If I’m honest, I spend a lot of my life in this pattern of thinking. Some weeks, when I’m meditating a lot, when I remember to be mindful, when things with L and M are smooth, when I’m exercising enough and writing enough—I can take these small, relatively insignificant moments and roll them off the back like so much water. I can remind myself that at 41, I’m still learning. That it’s okay to make mistakes. That Kate, M, and Brooke are not out to get me; they’re trying to be supportive, helpful, and kind. That really, geez, these are tiny things to get all het up about.
But other weeks, small wounds like these go straight to some place in me that believes it’s not okay to make mistakes, and more than that, that my tiny falters somehow indicate terrible things about my character. On these weeks, it feels like the whole world is persecuting me. I’m hypersensitive about everything. Negativity runs the show. Look at me wrong and I just might freak out.
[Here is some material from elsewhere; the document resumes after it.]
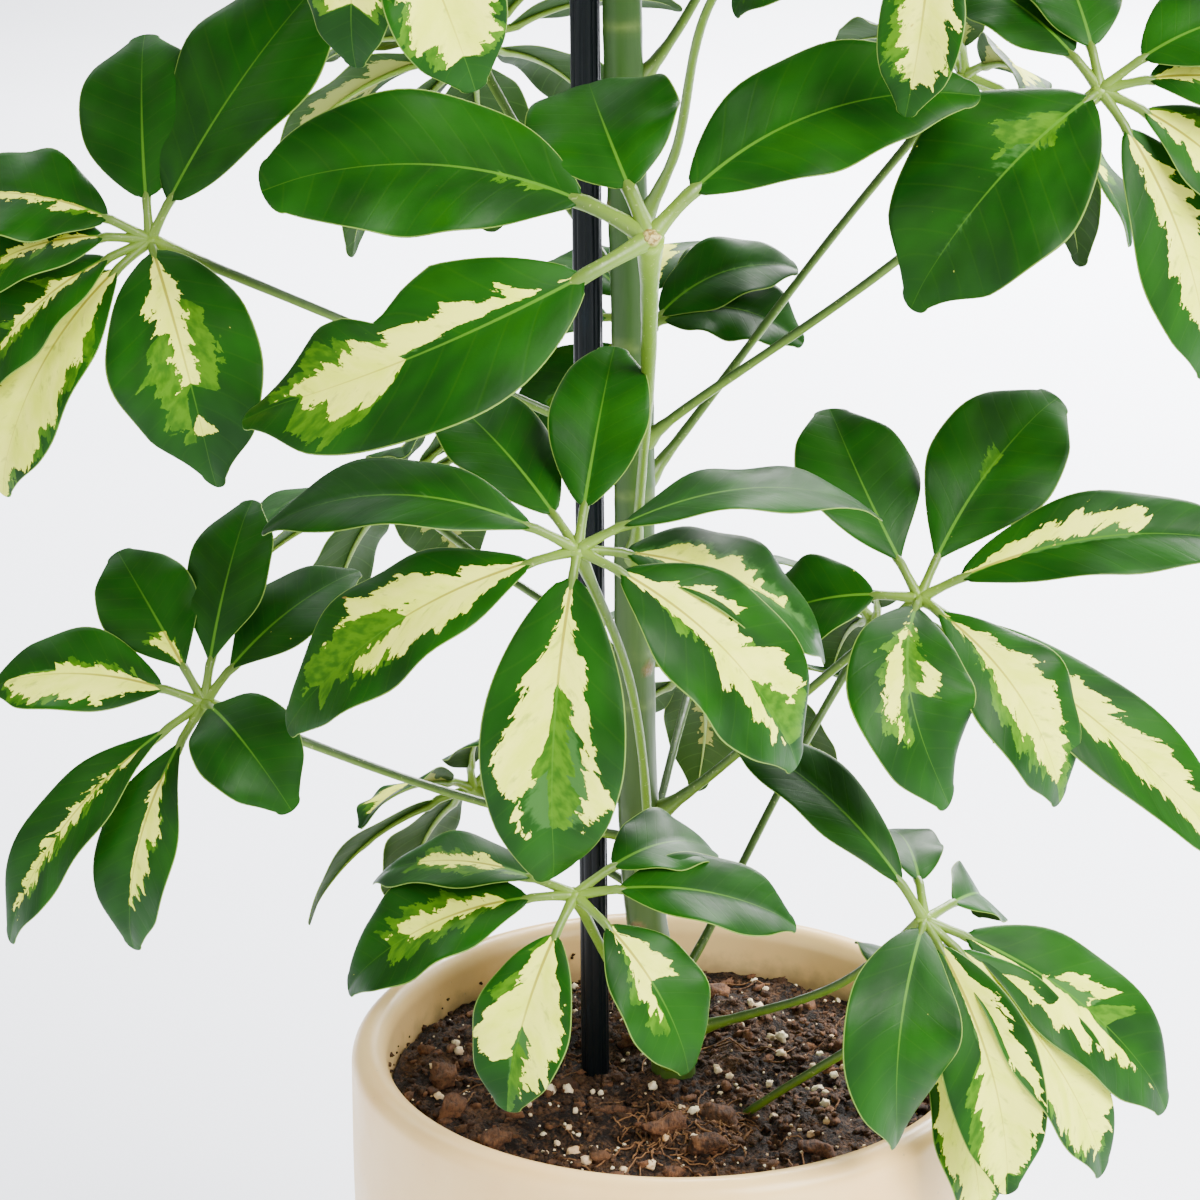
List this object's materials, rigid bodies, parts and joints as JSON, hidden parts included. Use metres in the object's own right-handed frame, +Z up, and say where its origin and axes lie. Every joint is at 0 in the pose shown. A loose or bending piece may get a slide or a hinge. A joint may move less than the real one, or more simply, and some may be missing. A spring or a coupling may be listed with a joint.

I’ve thought a lot about this pattern. At 41 I am no longer in therapy, and honestly (no, believe me!) not so tethered to my anxieties and insecurities all the time. I’m actually a pretty functional and whole person, capable, kind, evolved. But I have this dark place in me that still holds a lot of sway. It comes, I think, from having grown up with parents who second-guess every move they make; in addition to brown eyes, good teeth, and olive skin, I got this tendency towards self-doubt, and this belief that mistakes mean weakness.
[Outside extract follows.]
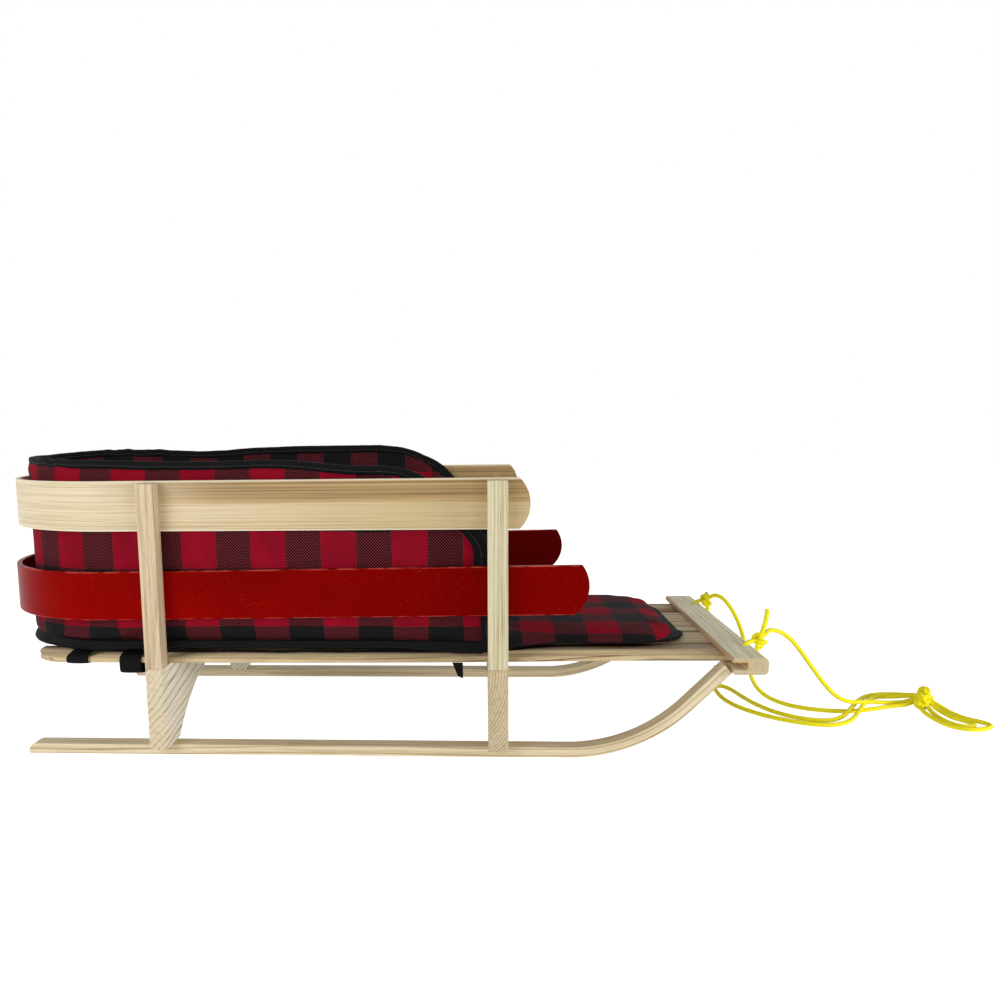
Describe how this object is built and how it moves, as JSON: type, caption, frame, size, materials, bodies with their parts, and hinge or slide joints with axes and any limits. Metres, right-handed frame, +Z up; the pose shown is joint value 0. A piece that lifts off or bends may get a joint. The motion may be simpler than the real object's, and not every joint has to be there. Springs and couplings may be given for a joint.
{
  "type": "wooden pull sled",
  "caption": "Low wooden pull sled for a small child: bent-wood runners, slatted deck, bent rails round a padded seat, and a knotted tow rope.",
  "frame": {"origin": "on the ground under the middle of the sled, measured without the tow rope", "axes": "+X forwards to the tow bar, +Z up, +Y to the seated child's left"},
  "size_m": [1.2043, 0.374, 0.338],
  "materials": {
    "runner_wood": "satin",
    "frame_wood": "satin",
    "slat_wood": "satin",
    "rail_wood": "satin",
    "red_paint": "gloss",
    "dowel_wood": "matte",
    "steel": "satin",
    "plaid_cloth": "matte",
    "black_tape": "matte",
    "black_webbing": "matte",
    "yellow_rope": "satin"
  },
  "bodies": {
    "root": {"runner_right": "runner_wood", "runner_left": "runner_wood", "front_bolster": "frame_wood", "rear_bolster": "frame_wood", "front_post_right": "frame_wood", "front_post_left": "frame_wood", "rear_post_right": "frame_wood", "rear_post_left": "frame_wood", "tow_bar": "frame_wood", "seat_slat_1": "slat_wood", "seat_slat_2": "slat_wood", "seat_slat_3": "slat_wood", "seat_slat_4": "slat_wood", "seat_slat_5": "slat_wood", "upper_rail": "rail_wood", "lower_rail": "red_paint", "post_dowels": "dowel_wood", "slat_screws": "steel", "runner_screws": "steel", "runner_nose_screws": "steel", "rail_screws": "steel", "tow_bar_brads": "steel", "back_cushion": "plaid_cloth", "seat_cushion": "plaid_cloth", "back_cushion_tape": "black_tape", "seat_cushion_tape": "black_tape", "pad_strap_rear_right": "black_webbing", "pad_strap_middle_right": "black_webbing", "pad_strap_front_right": "black_webbing", "pad_strap_tail_right": "black_webbing", "pad_strap_rear_left": "black_webbing", "pad_strap_middle_left": "black_webbing", "pad_strap_front_left": "black_webbing", "pad_strap_tail_left": "black_webbing", "rope_knot_right": "yellow_rope", "rope_knot_left": "yellow_rope", "rope_bundle_knot": "yellow_rope", "rope_eye_right": "yellow_rope", "rope_eye_left": "yellow_rope", "rope_tail_right": "yellow_rope", "rope_tail_left": "yellow_rope", "rope_lead_right": "yellow_rope", "rope_lead_left": "yellow_rope", "rope_rear_bight": "yellow_rope", "rope_front_loop_outer": "yellow_rope", "rope_front_loop_inner": "yellow_rope"}
  },
  "joints": []
}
And I am heartily, heartily sick of it. In fact, one of the reasons I started a meditation practice was to try to let some of this negativity go. And it worked, for a while; or at least, meditation helped me remember not to make my life, and these small parts of it, such a big deal. But lately, for a thousand reasons, my meditation practice is spotty, at best. The mornings have become too tight, since we’re trying to get everyone up, dressed, fed, and out the door in a calm fashion (instead of what was happening before: bedlam, fights, tears). I sometimes manage to meditate before bed, but it just doesn’t feel as powerful, somehow. L’s own negativity and moods have been weighing heavily on our house—it’s amazing how powerful the discontent of a five-year-old can be—and that’s been hard to be mindful through. Also, it’s been raining and raining and raining, and while my joy and happiness that this is the case (remember our 4-year drought?) is palpable, it’s also meant less exercising for me and just more time indoors, with cabin fever (and that cranky five-year-old, did I mention him?).
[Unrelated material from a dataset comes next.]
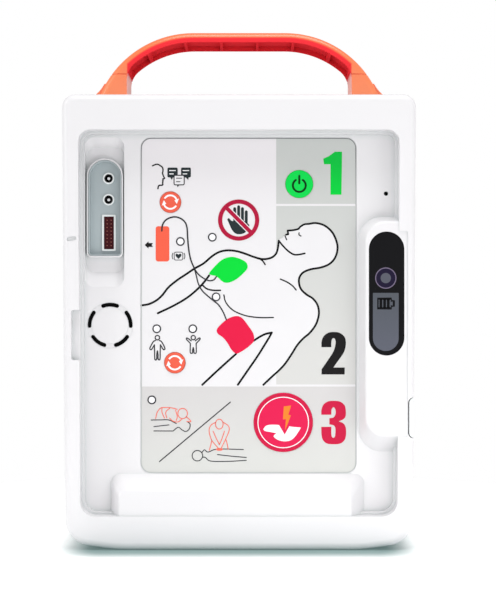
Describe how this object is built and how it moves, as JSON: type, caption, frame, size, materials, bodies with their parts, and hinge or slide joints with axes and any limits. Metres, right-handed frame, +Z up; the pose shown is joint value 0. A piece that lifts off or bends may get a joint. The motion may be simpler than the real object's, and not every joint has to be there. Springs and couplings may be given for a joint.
{
  "type": "automated external defibrillator",
  "caption": "Portable defibrillator with carrying handle, recessed control panel with press keys, electrode socket, status window, speaker and rear battery pack.",
  "frame": {"origin": "centre of the case's footprint on the surface it stands on", "axes": "+Z up, -Y towards the user at the control panel, +X to the user's right"},
  "size_m": [0.2206, 0.088, 0.3269],
  "materials": {
    "white_case": "smooth glossy white moulding",
    "coral_handle": "smooth glossy coral moulding",
    "grey_socket": "satin blue-grey moulding",
    "light_trim": "light grey trim",
    "overlay_film": "printed satin film",
    "clear_lens": "clear lens",
    "smoked_window": "smoked gloss window",
    "green_key": "satin green key",
    "red_key": "satin crimson key",
    "coral_key": "satin coral key",
    "black_plastic": "black moulding",
    "dark_red_plastic": "dark red connector moulding",
    "rubber": "soft black rubber",
    "steel": "plated steel",
    "gold_contact": "plated contact",
    "board_green": "solder mask",
    "component_black": "moulded package",
    "aluminium": "plain aluminium",
    "copper_winding": "varnished winding",
    "ferrite": "ferrite core",
    "capacitor_film": "wrapped film capacitor",
    "battery_plastic": "dark grey moulding",
    "cell_wrap": "cell sleeve",
    "label_film": "blank label film",
    "cloth": "acoustic cloth",
    "wire_red": "silicone wire",
    "latch_grey": "grey slide"
  },
  "bodies": {
    "housing": {"front_case": "white_case", "rear_case": "white_case", "case_gasket": "rubber", "case_screws": "steel", "back_feet": "rubber", "rear_label": "label_film", "handle_grip": "coral_handle", "handle_base_left": "coral_handle", "handle_base_right": "coral_handle", "handle_screws": "steel", "control_overlay": "overlay_film", "indicator_lenses": "clear_lens", "key_switches": "component_black", "keypad_board": "board_green", "indicator_leds": "clear_lens", "board_posts": "gold_contact", "board_screws": "steel", "status_window": "smoked_window", "lcd_module": "light_trim", "status_led": "light_trim", "status_board": "board_green", "electrode_socket": "grey_socket", "socket_bezels": "light_trim", "jack_sleeves": "black_plastic", "jack_pins": "steel", "header_block": "dark_red_plastic", "header_pins": "gold_contact", "electrode_leads": "wire_red", "speaker_frame": "steel", "speaker_cone": "component_black", "speaker_magnet": "ferrite", "speaker_mesh": "cloth", "speaker_leads": "wire_red", "microphone": "aluminium", "microphone_boot": "rubber", "port_hinge_pin": "steel", "data_port": "steel", "main_board": "board_green", "board_components": "component_black", "hv_capacitor": "capacitor_film", "capacitor_clamps": "steel", "transformer_core": "ferrite", "transformer_coil": "copper_winding", "heat_sink": "aluminium", "power_transistors": "component_black", "transfer_relay": "component_black", "coin_cell": "steel", "coin_cell_holder": "black_plastic", "battery_contacts": "gold_contact"},
    "power_button": {"power_button": "green_key"},
    "shock_button": {"shock_button": "red_key"},
    "language_button": {"language_button": "coral_key"},
    "patient_button": {"patient_button": "coral_key"},
    "port_cover": {"port_cover": "light_trim"},
    "battery": {"battery_case": "battery_plastic", "battery_terminals": "gold_contact", "battery_cells": "cell_wrap"},
    "battery_latch": {"battery_latch": "latch_grey"}
  },
  "joints": [
    {"name": "power_press", "type": "slide", "parent": "housing", "child": "power_button", "axis": [0, 1, 0], "range_m": [0, 0.001], "stiffness_N_per_m": 1500, "springref_m": -0.0005},
    {"name": "shock_press", "type": "slide", "parent": "housing", "child": "shock_button", "axis": [0, 1, 0], "range_m": [0, 0.001], "stiffness_N_per_m": 2500, "springref_m": -0.0005},
    {"name": "language_press", "type": "slide", "parent": "housing", "child": "language_button", "axis": [0, 1, 0], "range_m": [0, 0.001], "stiffness_N_per_m": 1500, "springref_m": -0.0005},
    {"name": "patient_press", "type": "slide", "parent": "housing", "child": "patient_button", "axis": [0, 1, 0], "range_m": [0, 0.001], "stiffness_N_per_m": 1500, "springref_m": -0.0005},
    {"name": "port_cover_hinge", "type": "hinge", "parent": "housing", "child": "port_cover", "pos_m": [0.1067, -0.0186, 0.08225], "axis": [0, 0, 1], "range_deg": [0, 100]},
    {"name": "battery_slide", "type": "slide", "parent": "housing", "child": "battery", "axis": [0, 1, 0], "range_m": [0, 0.045]},
    {"name": "latch_slide", "type": "slide", "parent": "housing", "child": "battery_latch", "axis": [0, 0, 1], "range_m": [0, 0.005], "stiffness_N_per_m": 300, "springref_m": -0.002}
  ]
}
So it’s been a tough week.
And so here, at the end, I will just note the writing prompt that appeared in my inbox this morning, from Kat McNally and her #Reverb project (a reflective writing prompt a day, in the month of December):
It all starts with kindness. Everything I have learnt, everyone I have interviewed, every word I have studied has guided me to this simple but profound conclusion: true happiness begins and ends with self-kindness.
No more guilt. No more shoulds. No more comparison.
And the very best way to give your weary soul some kindness at the end of this year? A love note.
Write a letter from you to you… filled with forgiveness, love, and a big bear hug.
Here’s mine:
Dear BB,
I forgive you for making mistakes. I forgive you for being oversensitive. I forgive you for not meditating. I forgive you for making things such a big deal. You’re tops.
Love,
BB
This post is, sort of, part of the Reverb 14 December daily writing challenge, a series of reflective writing prompts designed to help let go of 2014 and move into 2015 with intention.